TASK TO COMPLETE
Reproduce precisely the lines between the start of the data below and the line with "# Z = 0 on the", both included.
══════
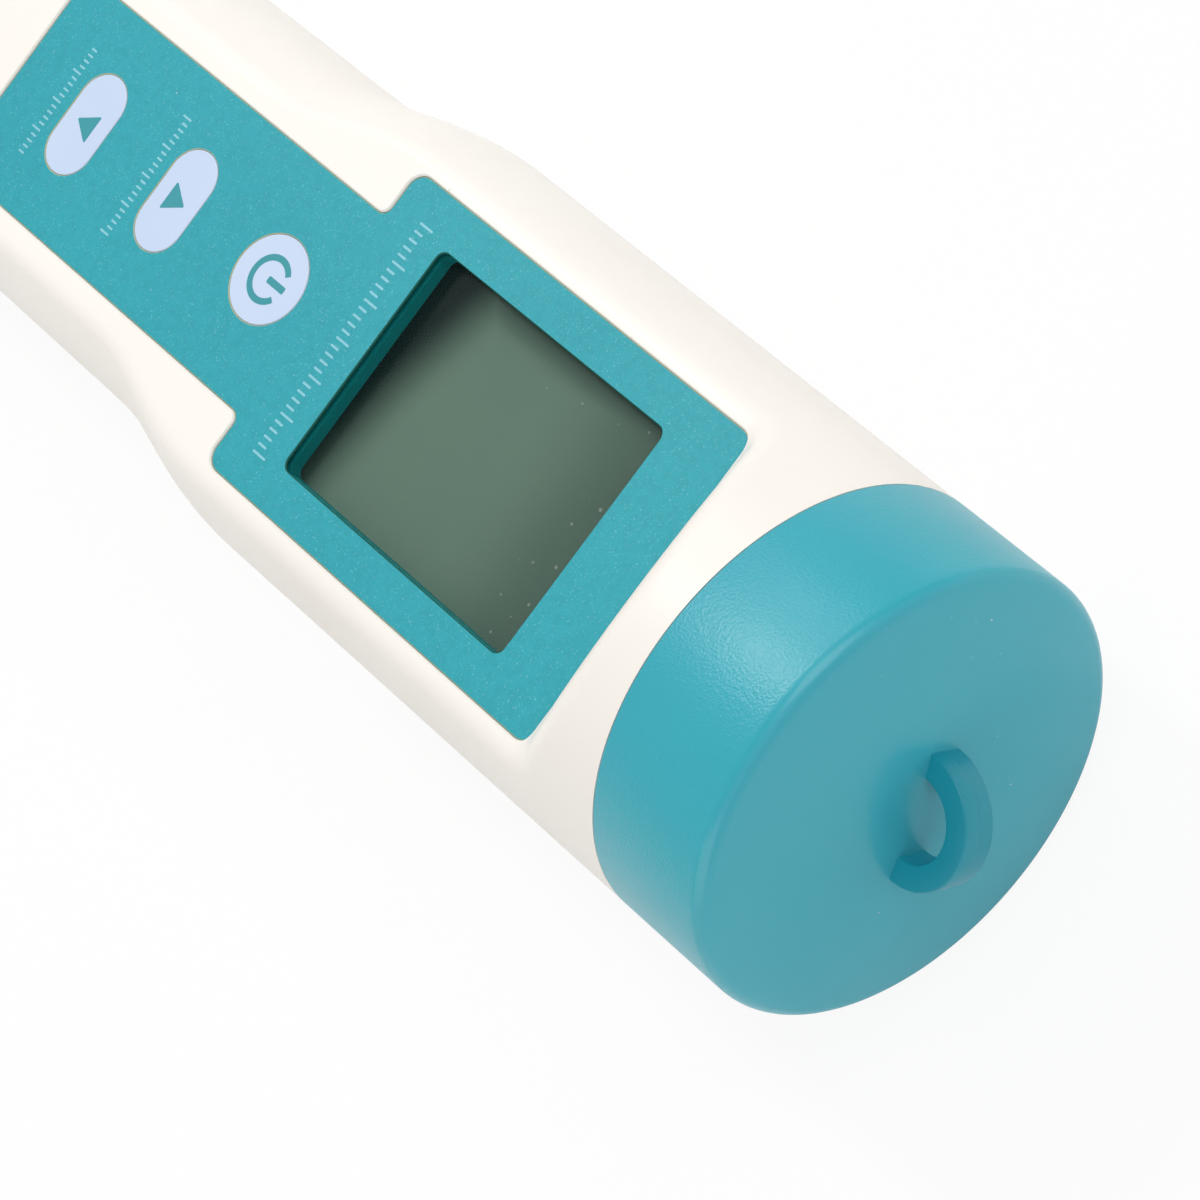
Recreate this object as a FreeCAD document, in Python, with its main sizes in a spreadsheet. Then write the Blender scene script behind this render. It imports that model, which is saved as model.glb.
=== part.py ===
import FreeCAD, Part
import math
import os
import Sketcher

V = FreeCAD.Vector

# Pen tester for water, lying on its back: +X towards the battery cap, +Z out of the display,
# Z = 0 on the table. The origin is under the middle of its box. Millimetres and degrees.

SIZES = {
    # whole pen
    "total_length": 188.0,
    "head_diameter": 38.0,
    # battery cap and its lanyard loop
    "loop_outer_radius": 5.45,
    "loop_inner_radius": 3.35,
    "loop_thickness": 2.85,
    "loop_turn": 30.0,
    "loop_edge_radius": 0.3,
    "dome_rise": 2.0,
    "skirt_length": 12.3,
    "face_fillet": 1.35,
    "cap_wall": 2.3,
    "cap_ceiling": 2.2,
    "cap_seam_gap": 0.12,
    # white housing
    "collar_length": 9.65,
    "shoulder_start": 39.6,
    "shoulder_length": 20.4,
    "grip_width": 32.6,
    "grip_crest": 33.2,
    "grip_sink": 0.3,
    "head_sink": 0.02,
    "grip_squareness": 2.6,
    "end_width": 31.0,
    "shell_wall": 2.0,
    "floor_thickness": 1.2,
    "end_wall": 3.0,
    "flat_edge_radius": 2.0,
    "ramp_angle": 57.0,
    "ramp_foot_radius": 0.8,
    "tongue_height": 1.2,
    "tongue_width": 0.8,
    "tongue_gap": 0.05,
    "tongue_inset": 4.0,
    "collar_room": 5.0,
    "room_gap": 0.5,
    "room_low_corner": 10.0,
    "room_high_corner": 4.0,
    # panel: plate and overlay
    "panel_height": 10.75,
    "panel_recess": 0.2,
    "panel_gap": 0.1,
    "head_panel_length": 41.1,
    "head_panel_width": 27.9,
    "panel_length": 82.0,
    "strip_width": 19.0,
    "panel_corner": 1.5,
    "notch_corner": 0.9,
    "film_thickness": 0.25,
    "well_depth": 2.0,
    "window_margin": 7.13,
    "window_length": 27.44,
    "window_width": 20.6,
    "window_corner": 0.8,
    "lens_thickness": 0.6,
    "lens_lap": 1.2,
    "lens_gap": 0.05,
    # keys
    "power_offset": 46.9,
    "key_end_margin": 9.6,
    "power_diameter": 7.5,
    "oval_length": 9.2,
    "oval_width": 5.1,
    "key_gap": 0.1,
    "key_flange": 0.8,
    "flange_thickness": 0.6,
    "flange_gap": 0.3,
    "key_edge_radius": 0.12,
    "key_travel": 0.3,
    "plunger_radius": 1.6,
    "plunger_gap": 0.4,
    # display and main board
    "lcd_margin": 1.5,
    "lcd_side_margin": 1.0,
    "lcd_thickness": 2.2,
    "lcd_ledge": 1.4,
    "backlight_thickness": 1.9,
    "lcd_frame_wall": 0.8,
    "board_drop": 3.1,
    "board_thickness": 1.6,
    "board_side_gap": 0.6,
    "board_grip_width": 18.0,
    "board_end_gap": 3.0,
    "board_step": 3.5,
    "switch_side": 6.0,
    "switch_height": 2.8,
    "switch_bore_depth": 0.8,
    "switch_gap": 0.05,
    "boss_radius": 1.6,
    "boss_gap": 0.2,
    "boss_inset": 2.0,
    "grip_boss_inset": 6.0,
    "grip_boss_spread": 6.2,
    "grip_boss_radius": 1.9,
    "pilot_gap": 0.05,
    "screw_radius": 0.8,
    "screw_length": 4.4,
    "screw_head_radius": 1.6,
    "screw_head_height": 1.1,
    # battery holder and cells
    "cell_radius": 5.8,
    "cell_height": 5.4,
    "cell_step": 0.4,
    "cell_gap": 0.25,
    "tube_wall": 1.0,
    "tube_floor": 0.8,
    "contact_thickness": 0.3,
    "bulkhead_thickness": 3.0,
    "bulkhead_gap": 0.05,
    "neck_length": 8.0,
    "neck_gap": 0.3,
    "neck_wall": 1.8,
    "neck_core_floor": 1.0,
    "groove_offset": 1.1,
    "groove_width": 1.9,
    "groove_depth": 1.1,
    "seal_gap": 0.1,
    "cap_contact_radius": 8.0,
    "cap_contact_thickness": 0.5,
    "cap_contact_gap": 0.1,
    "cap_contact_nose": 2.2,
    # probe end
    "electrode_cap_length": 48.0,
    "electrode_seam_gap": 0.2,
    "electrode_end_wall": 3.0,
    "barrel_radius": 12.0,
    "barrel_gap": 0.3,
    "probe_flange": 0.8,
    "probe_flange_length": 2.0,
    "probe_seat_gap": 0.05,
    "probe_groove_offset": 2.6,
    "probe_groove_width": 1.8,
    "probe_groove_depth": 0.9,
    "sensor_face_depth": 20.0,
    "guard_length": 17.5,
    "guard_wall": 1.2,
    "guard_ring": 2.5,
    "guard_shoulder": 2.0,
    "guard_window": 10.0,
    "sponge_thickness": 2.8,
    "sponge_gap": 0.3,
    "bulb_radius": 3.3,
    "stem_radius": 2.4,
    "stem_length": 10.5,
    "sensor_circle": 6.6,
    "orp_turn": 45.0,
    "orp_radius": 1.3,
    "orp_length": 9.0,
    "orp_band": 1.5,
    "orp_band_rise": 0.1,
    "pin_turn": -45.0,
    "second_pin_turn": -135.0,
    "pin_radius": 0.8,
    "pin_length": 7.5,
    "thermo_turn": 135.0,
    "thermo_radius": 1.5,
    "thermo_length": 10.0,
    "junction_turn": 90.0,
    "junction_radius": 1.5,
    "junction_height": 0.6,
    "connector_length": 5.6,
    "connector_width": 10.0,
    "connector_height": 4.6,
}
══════
RESULT
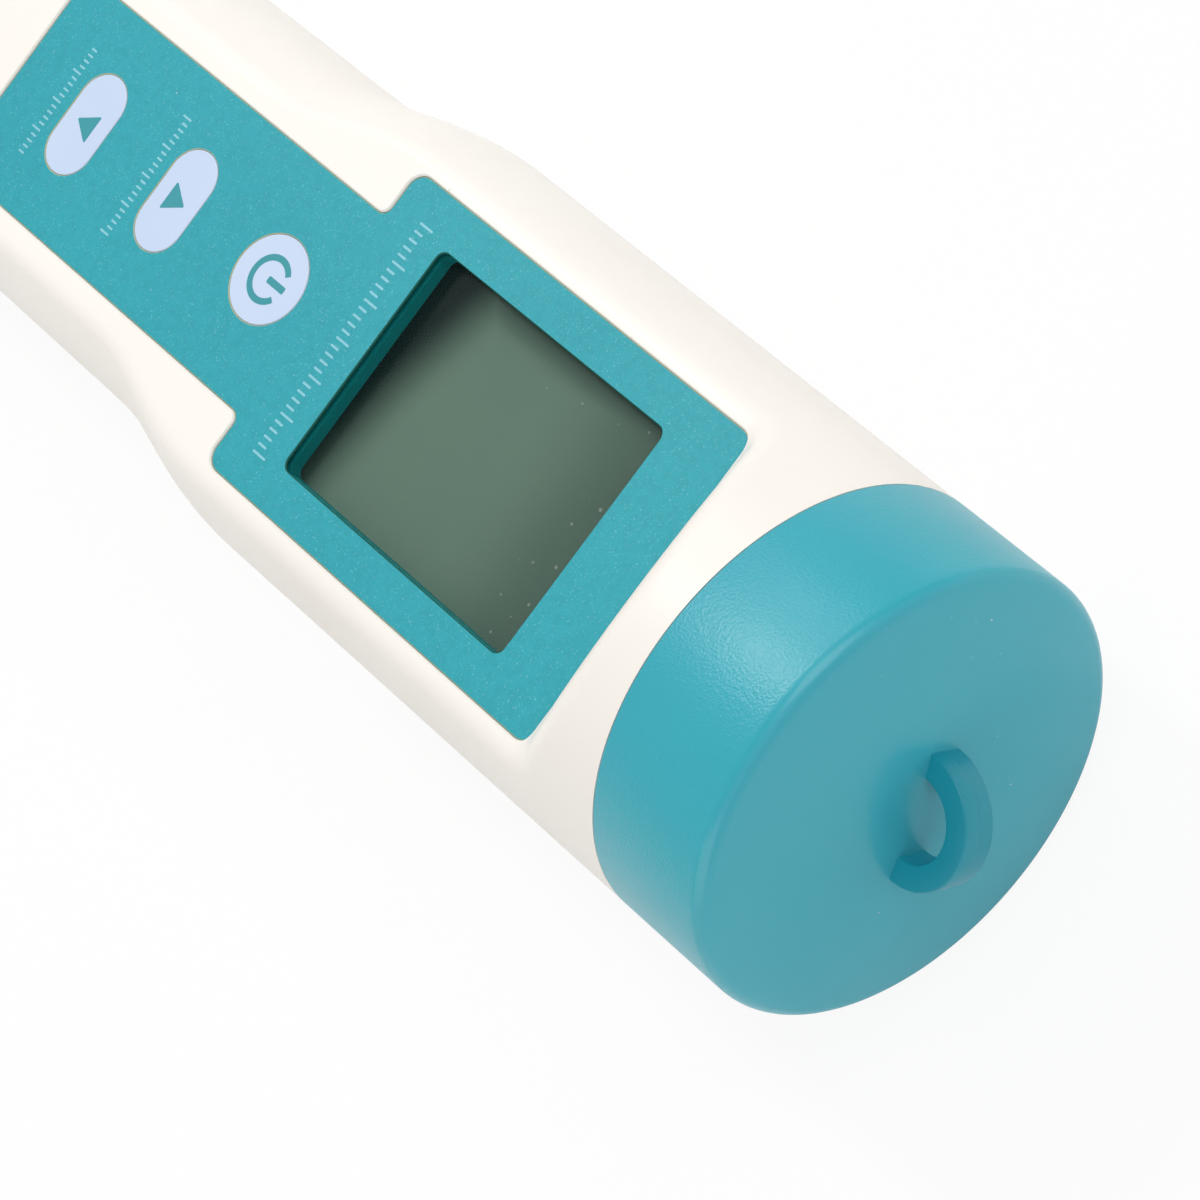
Recreate this object as a FreeCAD document, in Python, with its main sizes in a spreadsheet. Then write the Blender scene script behind this render. It imports that model, which is saved as model.glb.
=== part.py ===
import FreeCAD, Part
import math
import os
import Sketcher

V = FreeCAD.Vector

# Pen tester for water, lying on its back: +X towards the battery cap, +Z out of the display,
# Z = 0 on the table. The origin is under the middle of its box. Millimetres and degrees.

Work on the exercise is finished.